Für den Vertrieb stellt sich die Lage so dar: US-Autoproduzenten zahlen künftig auf Importe von Getriebegehäusen aus Europa 25 % Zoll – also erheblich weniger als der kumulierte Zoll für entsprechende Konkurrenzprodukte aus China. Mit den deutschen Getriebegehäusen würden die US-Unternehmen zudem ihre China-Abhängigkeit und das Risiko einer erneuten Eskalation zwischen den USA und China verringern. Der Vertrieb des deutschen Herstellers kann zudem als Vorteil anbieten, den Kosteneffekt durch die höheren Zölle zu teilen ("Pain Share") – bei garantierter fester Abnahmemenge.

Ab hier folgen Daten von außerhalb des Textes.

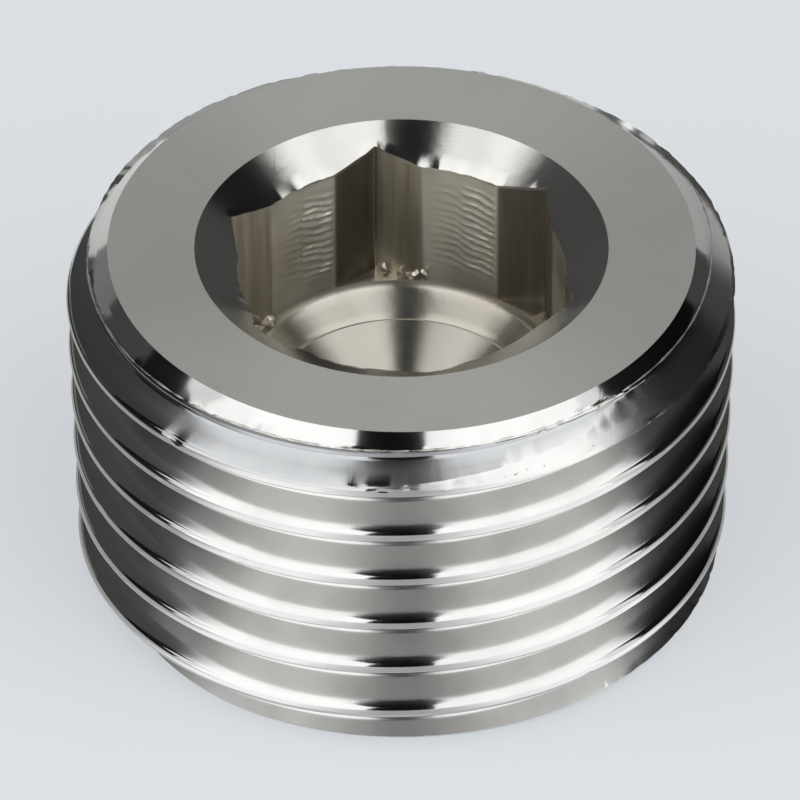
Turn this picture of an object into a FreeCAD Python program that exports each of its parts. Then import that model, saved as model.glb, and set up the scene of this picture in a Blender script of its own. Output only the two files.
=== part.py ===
import FreeCAD, Part
import math
import os

# A hollow-hexagon screw plug with a taper pipe thread over its whole length, in millimetres.
# It stands on its small end. The origin is the centre of the bottom face, and +Z points out of the socket.
# The front is -Y: the thread's place is given there.

# Body
plug_height = 12.0
top_chamfer = 1.36
bottom_chamfer = 0.6
chamfer_angle = 45.0

# Taper thread, right-handed
threads_per_inch = 14
gauge_diameter = 20.955
gauge_length = 8.2
taper_on_diameter = 1 / 16
flank_half_angle = 27.5
crest_radius = 0.31
root_radius = 0.27
crest_flat = 0.17
crest_break_angle = 18.0
first_crest_drop = 1.44

# Hexagon socket, with its first corner turned anticlockwise from +Y
socket_across_flats = 10.0
socket_depth = 5.4
socket_turn = 8.4
pilot_oversize = 0.3
pilot_past_hexagon = 0.15
countersink_lead = 0.73
drill_point_angle = 118.0

# Flat steps that stand for each rounding of the groove
crest_steps = 2
half_root_steps = 2

# How far the cutters run past the metal: along the axis in turns, outwards, and the gap between turns
run_past = 1.5
cutter_reach = 0.6
cutter_gap = 0.01

# Sizes that follow
millimetres_per_inch = 25.4
pitch = millimetres_per_inch / threads_per_inch
taper_on_radius = taper_on_diameter / 2
flank = math.radians(flank_half_angle)
crest_break = math.radians(crest_break_angle)
socket_corner_radius = socket_across_flats / 2 / math.cos(math.radians(30))
pilot_radius = (socket_across_flats + pilot_oversize) / 2
countersink_radius = socket_corner_radius + countersink_lead
point_slope = math.tan(math.radians(90 - drill_point_angle / 2))
pilot_floor = plug_height - socket_depth - pilot_past_hexagon
point_tip = pilot_floor - pilot_radius * point_slope
countersink_depth = (countersink_radius - pilot_radius) * point_slope

AXIS_START = FreeCAD.Vector(0, 0, 0)
AXIS = FreeCAD.Vector(0, 0, 1)


def crest_radius_at(height):
    """Radius of the thread's crests at a height above the bottom face."""
    return gauge_diameter / 2 + (height - gauge_length) * taper_on_radius


def turned_blank():
    """The body as it is turned, drilled and countersunk, before its thread and hexagon are cut."""
    chamfer_slope = math.tan(math.radians(chamfer_angle))
    bottom_rise = bottom_chamfer * chamfer_slope / (1 - taper_on_radius * chamfer_slope)
    top_drop = top_chamfer * chamfer_slope / (1 + taper_on_radius * chamfer_slope)
    outline = [
        (0, 0),
        (crest_radius_at(0) - bottom_chamfer, 0),
        (crest_radius_at(bottom_rise), bottom_rise),
        (crest_radius_at(plug_height - top_drop), plug_height - top_drop),
        (crest_radius_at(plug_height) - top_chamfer, plug_height),
        (countersink_radius, plug_height),
        (pilot_radius, plug_height - countersink_depth),
        (pilot_radius, pilot_floor),
        (0, point_tip),
    ]
    points = [FreeCAD.Vector(radius, 0, height) for radius, height in outline]
    section = Part.Face(Part.makePolygon(points + points[:1]))
    return section.revolve(AXIS_START, AXIS, 360)


def hexagon_broach():
    """The hexagonal prism that is pushed down the pilot hole."""
    corners = []
    for number in range(7):
        angle = math.radians(90 + socket_turn + 60 * number)
        x = socket_corner_radius * math.cos(angle)
        y = socket_corner_radius * math.sin(angle)
        corners.append(FreeCAD.Vector(x, y, plug_height - socket_depth))
    return Part.Face(Part.makePolygon(corners)).extrude(AXIS * (socket_depth + cutter_reach))


def spread(first, last, steps):
    """Evenly spaced values from the first to the last."""
    return [first + (last - first) * step / steps for step in range(steps + 1)]


def groove_profile():
    """The groove's section, as points out from the crest line and up from the groove's middle."""
    edge_up = pitch / 2 - crest_flat / 2
    rim_up = pitch / 2 - cutter_gap
    rim_out = (rim_up - edge_up) * math.tan(crest_break)
    square = math.radians(90)

    crest_out = -crest_radius * math.cos(crest_break)
    crest_up = edge_up + crest_radius * math.sin(crest_break)
    crest_arc = []
    for angle in spread(crest_break, square - flank, crest_steps):
        crest_arc.append((crest_out + crest_radius * math.cos(angle), crest_up - crest_radius * math.sin(angle)))

    flank_up = crest_arc[-1][1] - root_radius * math.cos(flank)
    root_out = crest_arc[-1][0] - flank_up / math.tan(flank) + root_radius * math.sin(flank)
    root_arc = []
    for angle in spread(square - flank, 0, half_root_steps):
        root_arc.append((root_out - root_radius * math.cos(angle), root_radius * math.sin(angle)))

    upper_half = [(cutter_reach, rim_up), (rim_out, rim_up)] + crest_arc + root_arc
    lower_half = [(out, -up) for out, up in reversed(upper_half[:-1])]
    return upper_half + lower_half


def thread_cutter():
    """The groove's section swept along a helix that widens with the taper."""
    start_height = -run_past * pitch
    start_radius = crest_radius_at(start_height)
    points = [FreeCAD.Vector(start_radius + out, 0, start_height + up) for out, up in groove_profile()]
    section = Part.makePolygon(points + points[:1])

    sweep_height = plug_height + 2 * run_past * pitch
    cone_angle = math.degrees(math.atan(taper_on_radius))
    helix = Part.makeLongHelix(pitch, sweep_height, start_radius, cone_angle)
    helix.translate(AXIS * start_height)
    sweep = Part.BRepOffsetAPI.MakePipeShell(Part.Wire(helix.Edges))
    sweep.setBiNormalMode(AXIS)
    sweep.add(section, False, False)
    sweep.build()
    sweep.makeSolid()

    front = -90
    groove_height = plug_height - first_crest_drop - pitch / 2
    turns_to_groove = (groove_height - start_height) / pitch
    cutter = sweep.shape()
    cutter.rotate(AXIS_START, AXIS, front - 360 * turns_to_groove)
    return cutter


def plug_body():
    """The finished plug, one piece of metal."""
    return turned_blank().cut(hexagon_broach()).cut(thread_cutter())


os.makedirs("parts", exist_ok=True)
plug_body().exportStep("parts/plug_body.step")
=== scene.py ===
"""Dresses a headless taper plug of nickel-plated brass, with a hexagon socket, and sets it in a small studio.

One frame holds for all of it: metres, +Z out of the socket, the thread's small end on the floor at the
origin, and -Y towards the camera. The body is one closed skin on a grid of columns round the axis and rows
along the profile: up the thread, over the end face, and down the socket to the drill's point.
"""

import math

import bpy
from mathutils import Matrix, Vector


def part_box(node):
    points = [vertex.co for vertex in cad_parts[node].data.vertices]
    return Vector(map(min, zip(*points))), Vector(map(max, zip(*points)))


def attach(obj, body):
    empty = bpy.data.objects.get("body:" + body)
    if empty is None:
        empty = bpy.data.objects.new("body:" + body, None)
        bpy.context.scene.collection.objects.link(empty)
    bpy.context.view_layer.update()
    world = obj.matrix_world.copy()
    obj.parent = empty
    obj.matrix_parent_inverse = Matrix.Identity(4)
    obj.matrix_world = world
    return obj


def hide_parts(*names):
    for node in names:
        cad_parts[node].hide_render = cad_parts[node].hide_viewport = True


bl_info = {
    "name": "Threaded Hex Plug",
    "version": (1, 0, 0),
    "blender": (4, 5, 0),
    "location": "3D Viewport > Sidebar > Plug",
    "description": "Dresses a nickel-plated taper plug and sets it in a small studio",
    "category": "Add Mesh",
}

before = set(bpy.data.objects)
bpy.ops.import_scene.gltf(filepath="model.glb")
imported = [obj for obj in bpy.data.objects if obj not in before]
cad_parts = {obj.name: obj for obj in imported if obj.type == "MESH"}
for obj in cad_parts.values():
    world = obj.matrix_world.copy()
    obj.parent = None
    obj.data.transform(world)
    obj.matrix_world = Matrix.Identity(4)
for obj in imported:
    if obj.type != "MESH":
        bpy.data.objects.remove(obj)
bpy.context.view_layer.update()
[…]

Gewinn an Transparenz und Flexibilität
So kann sich der deutsche Getriebegehäuse-Zulieferer gegenüber seinen US-Kunden als flexibler und zuverlässiger Partner trotz der gewachsenen geopolitischen Risiken positionieren. Die Wertschöpfung in Europa sichert gegen Zollrisiken aus China ab und verschafft mehr Versorgungssicherheit. Und selbst wenn Trump die Strafzölle gegenüber China zurücknehmen oder stark reduzieren würde, verfügt der deutsche Hersteller aufgrund zusätzlicher Lieferalternativen über größere Verhandlungsmacht gegenüber seinen Lieferanten. Langfristig garantiert jedoch nur die Fertigung vor Ort in den USA die Vermeidung jeglicher Zölle und damit auch eine stärkere Verhandlungsposition gegenüber US-Autokonzernen.
Fazit: In dieser von Unsicherheit und schnellen Veränderungen gekennzeichneten Situation ist es entscheidend zu wissen, welche Produkte, Lieferanten und Kunden in welchem Ausmaß von Zöllen betroffen sind, wie sich die Wettbewerbslage verändert und welche Hebel sich daraus für die Verhandlungen mit Lieferanten und Kunden ergeben. Strafzölle sind insofern mehr als nur ein Beschaffungsthema, sie sind ein Anlass zu strategischen Verhandlungen.